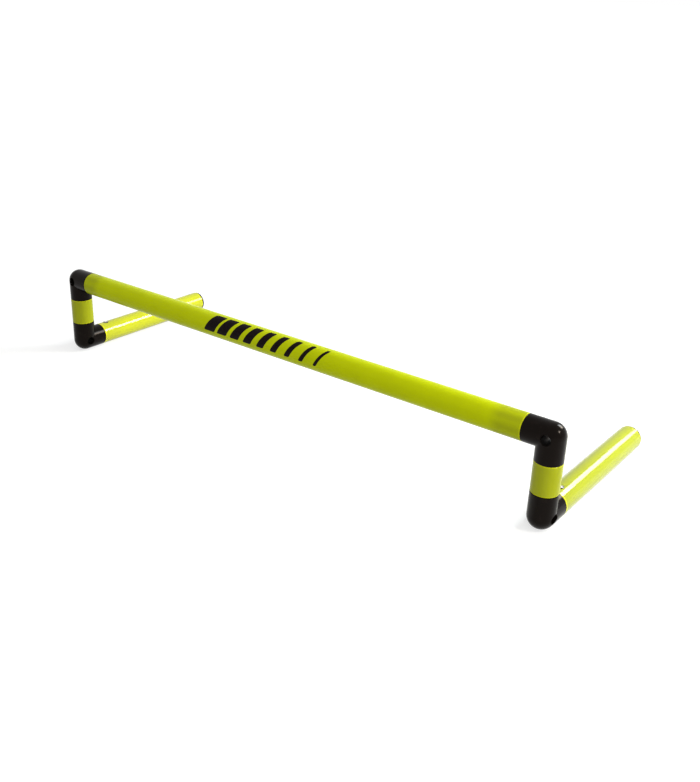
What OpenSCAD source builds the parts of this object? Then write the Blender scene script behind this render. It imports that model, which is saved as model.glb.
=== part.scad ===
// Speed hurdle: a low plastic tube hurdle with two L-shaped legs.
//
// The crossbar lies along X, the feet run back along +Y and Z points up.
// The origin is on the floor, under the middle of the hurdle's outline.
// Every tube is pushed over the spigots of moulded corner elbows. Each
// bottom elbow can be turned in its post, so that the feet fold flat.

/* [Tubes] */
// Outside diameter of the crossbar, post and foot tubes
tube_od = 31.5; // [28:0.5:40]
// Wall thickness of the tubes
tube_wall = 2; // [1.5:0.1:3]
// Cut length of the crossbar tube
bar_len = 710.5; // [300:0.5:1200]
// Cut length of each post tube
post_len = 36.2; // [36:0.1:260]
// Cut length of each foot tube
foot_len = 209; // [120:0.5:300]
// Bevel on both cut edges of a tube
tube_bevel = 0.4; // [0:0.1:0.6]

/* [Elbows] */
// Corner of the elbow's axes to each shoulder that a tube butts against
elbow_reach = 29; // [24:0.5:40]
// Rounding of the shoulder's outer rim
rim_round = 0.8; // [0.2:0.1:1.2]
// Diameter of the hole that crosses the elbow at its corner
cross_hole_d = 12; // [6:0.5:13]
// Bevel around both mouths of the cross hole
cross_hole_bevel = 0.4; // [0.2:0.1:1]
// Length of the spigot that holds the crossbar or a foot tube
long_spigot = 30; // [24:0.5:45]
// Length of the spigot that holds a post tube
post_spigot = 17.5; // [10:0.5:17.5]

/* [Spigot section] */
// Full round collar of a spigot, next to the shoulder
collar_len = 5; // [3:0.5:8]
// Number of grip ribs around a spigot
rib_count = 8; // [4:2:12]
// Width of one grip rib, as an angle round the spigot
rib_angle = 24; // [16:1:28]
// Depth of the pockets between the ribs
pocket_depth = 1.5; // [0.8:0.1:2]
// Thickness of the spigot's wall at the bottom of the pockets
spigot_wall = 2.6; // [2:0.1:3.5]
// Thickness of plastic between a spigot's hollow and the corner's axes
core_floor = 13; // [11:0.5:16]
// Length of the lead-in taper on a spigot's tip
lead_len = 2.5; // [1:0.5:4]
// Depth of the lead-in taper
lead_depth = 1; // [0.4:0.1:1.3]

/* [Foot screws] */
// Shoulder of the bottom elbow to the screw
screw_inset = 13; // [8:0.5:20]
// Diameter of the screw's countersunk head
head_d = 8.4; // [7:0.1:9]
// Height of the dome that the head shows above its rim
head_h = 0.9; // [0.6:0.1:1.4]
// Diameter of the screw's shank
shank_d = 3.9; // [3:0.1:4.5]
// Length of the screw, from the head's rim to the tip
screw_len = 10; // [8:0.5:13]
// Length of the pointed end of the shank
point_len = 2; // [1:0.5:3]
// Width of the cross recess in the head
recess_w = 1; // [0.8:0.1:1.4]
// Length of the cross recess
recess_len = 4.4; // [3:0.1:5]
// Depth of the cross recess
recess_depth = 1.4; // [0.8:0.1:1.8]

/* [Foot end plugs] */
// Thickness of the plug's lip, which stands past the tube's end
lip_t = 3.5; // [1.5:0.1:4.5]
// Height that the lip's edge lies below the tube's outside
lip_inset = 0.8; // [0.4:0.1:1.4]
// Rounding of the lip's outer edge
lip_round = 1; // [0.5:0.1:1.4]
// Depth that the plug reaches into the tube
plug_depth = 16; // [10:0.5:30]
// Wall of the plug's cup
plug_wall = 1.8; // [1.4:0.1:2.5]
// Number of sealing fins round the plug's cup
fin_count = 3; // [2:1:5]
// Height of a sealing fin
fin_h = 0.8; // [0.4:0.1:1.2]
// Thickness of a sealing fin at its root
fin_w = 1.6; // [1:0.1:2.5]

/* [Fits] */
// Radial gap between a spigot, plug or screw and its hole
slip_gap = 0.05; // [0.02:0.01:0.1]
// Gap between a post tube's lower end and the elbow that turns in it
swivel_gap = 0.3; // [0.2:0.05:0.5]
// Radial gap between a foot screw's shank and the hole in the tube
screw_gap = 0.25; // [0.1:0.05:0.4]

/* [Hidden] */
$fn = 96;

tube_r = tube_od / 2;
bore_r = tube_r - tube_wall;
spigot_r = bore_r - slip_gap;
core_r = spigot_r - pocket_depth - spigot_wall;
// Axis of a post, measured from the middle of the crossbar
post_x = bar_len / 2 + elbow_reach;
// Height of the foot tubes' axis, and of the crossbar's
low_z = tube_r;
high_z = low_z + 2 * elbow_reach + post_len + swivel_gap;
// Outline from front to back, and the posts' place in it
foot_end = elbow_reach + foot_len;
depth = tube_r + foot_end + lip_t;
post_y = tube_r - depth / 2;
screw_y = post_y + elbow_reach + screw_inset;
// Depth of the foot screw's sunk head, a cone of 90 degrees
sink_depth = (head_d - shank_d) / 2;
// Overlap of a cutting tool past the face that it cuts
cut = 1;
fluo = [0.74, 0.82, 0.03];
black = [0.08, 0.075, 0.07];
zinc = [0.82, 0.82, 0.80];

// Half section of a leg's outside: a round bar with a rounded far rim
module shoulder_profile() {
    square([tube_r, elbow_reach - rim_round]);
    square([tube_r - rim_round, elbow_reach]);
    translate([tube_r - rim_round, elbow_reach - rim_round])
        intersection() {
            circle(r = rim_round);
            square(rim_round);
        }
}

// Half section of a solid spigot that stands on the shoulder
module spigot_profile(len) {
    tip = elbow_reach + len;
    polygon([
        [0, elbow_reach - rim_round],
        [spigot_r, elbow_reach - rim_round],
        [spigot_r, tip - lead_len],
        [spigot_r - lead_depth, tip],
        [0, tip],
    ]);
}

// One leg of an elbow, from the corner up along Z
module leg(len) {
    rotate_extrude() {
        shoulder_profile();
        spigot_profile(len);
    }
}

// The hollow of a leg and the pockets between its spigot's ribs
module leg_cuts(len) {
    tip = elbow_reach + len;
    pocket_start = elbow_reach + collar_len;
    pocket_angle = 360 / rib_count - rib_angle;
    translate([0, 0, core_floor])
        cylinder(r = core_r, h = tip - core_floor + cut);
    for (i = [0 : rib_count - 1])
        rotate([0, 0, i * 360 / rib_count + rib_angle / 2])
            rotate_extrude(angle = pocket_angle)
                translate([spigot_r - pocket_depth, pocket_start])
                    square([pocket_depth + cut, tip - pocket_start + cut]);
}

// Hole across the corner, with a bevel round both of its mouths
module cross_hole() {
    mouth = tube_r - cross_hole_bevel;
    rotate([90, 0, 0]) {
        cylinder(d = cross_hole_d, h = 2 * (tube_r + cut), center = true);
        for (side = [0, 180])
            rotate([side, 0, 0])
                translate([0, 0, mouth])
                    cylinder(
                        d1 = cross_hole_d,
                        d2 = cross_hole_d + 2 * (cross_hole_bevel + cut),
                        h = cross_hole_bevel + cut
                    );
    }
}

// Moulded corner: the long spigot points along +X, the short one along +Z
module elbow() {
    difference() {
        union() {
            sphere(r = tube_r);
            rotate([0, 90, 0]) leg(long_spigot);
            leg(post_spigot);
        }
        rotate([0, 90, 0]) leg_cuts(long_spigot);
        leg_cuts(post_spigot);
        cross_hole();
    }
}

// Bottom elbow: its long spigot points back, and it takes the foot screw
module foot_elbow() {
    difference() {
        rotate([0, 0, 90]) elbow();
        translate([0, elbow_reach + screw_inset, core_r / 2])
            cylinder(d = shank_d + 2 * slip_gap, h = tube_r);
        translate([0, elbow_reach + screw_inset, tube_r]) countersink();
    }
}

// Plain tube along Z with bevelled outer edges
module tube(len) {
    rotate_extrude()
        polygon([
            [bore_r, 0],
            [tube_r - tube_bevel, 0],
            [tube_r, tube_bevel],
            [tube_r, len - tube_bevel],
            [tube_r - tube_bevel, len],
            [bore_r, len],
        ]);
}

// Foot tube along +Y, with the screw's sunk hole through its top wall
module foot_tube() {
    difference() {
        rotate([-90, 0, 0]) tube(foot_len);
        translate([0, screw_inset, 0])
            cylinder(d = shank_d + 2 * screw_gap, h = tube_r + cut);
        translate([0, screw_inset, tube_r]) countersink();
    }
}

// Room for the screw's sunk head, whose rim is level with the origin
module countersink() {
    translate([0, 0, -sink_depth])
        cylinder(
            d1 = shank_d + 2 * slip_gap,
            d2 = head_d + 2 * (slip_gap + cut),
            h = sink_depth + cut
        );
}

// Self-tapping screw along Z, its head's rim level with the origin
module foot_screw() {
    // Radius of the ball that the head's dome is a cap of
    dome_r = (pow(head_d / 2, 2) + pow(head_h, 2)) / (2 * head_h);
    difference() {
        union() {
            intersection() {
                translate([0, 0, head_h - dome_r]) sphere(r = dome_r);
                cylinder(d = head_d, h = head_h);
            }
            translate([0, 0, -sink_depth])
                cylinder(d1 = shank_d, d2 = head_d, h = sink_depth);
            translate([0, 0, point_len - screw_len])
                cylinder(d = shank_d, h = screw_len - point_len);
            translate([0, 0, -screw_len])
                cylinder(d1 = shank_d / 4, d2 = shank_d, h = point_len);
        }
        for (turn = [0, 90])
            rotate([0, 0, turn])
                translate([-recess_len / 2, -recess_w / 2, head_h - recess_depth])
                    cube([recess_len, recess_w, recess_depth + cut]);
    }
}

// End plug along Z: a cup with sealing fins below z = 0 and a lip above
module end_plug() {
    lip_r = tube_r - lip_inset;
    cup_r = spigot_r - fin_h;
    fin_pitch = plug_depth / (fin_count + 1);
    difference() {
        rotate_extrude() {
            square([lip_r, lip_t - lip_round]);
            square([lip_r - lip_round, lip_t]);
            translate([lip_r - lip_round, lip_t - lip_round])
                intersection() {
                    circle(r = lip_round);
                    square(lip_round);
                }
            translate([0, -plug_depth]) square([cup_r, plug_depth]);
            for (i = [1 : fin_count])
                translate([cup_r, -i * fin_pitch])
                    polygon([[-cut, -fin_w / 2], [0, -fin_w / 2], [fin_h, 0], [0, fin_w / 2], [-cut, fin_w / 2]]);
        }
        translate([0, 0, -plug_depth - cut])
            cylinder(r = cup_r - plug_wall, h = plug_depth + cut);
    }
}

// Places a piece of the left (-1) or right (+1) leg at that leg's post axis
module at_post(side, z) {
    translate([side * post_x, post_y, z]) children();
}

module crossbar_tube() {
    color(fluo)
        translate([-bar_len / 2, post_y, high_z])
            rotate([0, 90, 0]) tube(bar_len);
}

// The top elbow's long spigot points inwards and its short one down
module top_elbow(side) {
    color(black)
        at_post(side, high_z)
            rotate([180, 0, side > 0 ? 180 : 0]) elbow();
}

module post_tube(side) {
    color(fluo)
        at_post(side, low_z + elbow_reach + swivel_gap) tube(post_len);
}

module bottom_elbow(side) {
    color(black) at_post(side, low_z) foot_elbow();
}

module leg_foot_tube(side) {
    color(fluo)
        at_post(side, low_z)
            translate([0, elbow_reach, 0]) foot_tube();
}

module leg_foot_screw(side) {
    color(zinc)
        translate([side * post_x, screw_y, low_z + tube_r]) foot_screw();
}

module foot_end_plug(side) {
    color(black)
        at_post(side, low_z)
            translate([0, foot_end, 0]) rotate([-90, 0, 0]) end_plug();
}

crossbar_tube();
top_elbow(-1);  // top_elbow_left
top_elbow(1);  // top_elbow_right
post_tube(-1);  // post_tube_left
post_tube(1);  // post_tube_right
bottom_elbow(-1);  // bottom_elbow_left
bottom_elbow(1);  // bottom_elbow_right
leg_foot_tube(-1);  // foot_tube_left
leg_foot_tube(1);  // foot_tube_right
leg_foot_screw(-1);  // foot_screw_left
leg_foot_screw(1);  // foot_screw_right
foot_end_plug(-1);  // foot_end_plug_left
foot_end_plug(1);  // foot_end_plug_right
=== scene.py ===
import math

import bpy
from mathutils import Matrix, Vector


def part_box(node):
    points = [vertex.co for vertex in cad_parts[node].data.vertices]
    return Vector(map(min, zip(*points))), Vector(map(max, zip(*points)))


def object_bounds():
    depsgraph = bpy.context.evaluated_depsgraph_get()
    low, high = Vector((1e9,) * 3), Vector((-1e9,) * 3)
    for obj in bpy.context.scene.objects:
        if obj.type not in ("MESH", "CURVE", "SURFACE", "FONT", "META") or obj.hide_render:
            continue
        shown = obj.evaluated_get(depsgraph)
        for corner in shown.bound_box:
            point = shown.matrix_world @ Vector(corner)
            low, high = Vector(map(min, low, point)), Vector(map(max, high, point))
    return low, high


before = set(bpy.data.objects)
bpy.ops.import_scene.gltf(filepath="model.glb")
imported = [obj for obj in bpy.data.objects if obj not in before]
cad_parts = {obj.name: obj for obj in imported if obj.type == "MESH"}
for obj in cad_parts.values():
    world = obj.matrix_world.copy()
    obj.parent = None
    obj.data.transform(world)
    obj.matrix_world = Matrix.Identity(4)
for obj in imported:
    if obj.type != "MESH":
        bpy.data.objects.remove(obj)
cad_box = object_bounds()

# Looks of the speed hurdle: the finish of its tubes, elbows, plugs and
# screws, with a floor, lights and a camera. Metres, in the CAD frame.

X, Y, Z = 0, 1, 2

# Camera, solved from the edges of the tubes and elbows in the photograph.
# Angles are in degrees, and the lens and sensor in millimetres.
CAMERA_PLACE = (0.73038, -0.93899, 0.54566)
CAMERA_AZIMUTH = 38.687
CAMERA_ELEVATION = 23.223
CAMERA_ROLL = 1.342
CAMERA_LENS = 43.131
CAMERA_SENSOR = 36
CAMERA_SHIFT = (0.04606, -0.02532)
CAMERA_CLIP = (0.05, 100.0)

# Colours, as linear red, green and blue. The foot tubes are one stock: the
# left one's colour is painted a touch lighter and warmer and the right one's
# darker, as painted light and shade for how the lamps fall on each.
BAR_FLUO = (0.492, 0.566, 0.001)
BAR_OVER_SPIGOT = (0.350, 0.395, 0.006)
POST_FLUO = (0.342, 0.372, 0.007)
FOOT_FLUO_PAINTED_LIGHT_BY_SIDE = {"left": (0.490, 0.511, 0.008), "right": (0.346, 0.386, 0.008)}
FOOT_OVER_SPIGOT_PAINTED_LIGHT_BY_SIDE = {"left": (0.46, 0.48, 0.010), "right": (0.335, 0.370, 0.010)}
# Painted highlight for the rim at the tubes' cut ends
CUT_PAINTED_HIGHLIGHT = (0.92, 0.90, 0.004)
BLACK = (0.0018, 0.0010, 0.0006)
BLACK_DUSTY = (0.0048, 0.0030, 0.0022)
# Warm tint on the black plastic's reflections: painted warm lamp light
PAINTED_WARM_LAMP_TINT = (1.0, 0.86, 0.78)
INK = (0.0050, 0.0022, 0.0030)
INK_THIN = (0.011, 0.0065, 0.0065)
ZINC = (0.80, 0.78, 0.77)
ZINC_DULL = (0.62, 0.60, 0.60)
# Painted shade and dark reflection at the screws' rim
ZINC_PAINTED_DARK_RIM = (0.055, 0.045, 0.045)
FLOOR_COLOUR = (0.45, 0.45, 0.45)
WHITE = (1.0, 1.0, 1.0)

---

_TASK TO COMPLETE_: Extract the span of lines that starts with the line containing "in imported if" and ends with the line containing "X, Y, Z = 0, 1, 2". Keep it exact and add nothing.

_TASK OUTPUT_:
cad_parts = {obj.name: obj for obj in imported if obj.type == "MESH"}
for obj in cad_parts.values():
    world = obj.matrix_world.copy()
    obj.parent = None
    obj.data.transform(world)
    obj.matrix_world = Matrix.Identity(4)
for obj in imported:
    if obj.type != "MESH":
        bpy.data.objects.remove(obj)
cad_box = object_bounds()

# Looks of the speed hurdle: the finish of its tubes, elbows, plugs and
# screws, with a floor, lights and a camera. Metres, in the CAD frame.

X, Y, Z = 0, 1, 2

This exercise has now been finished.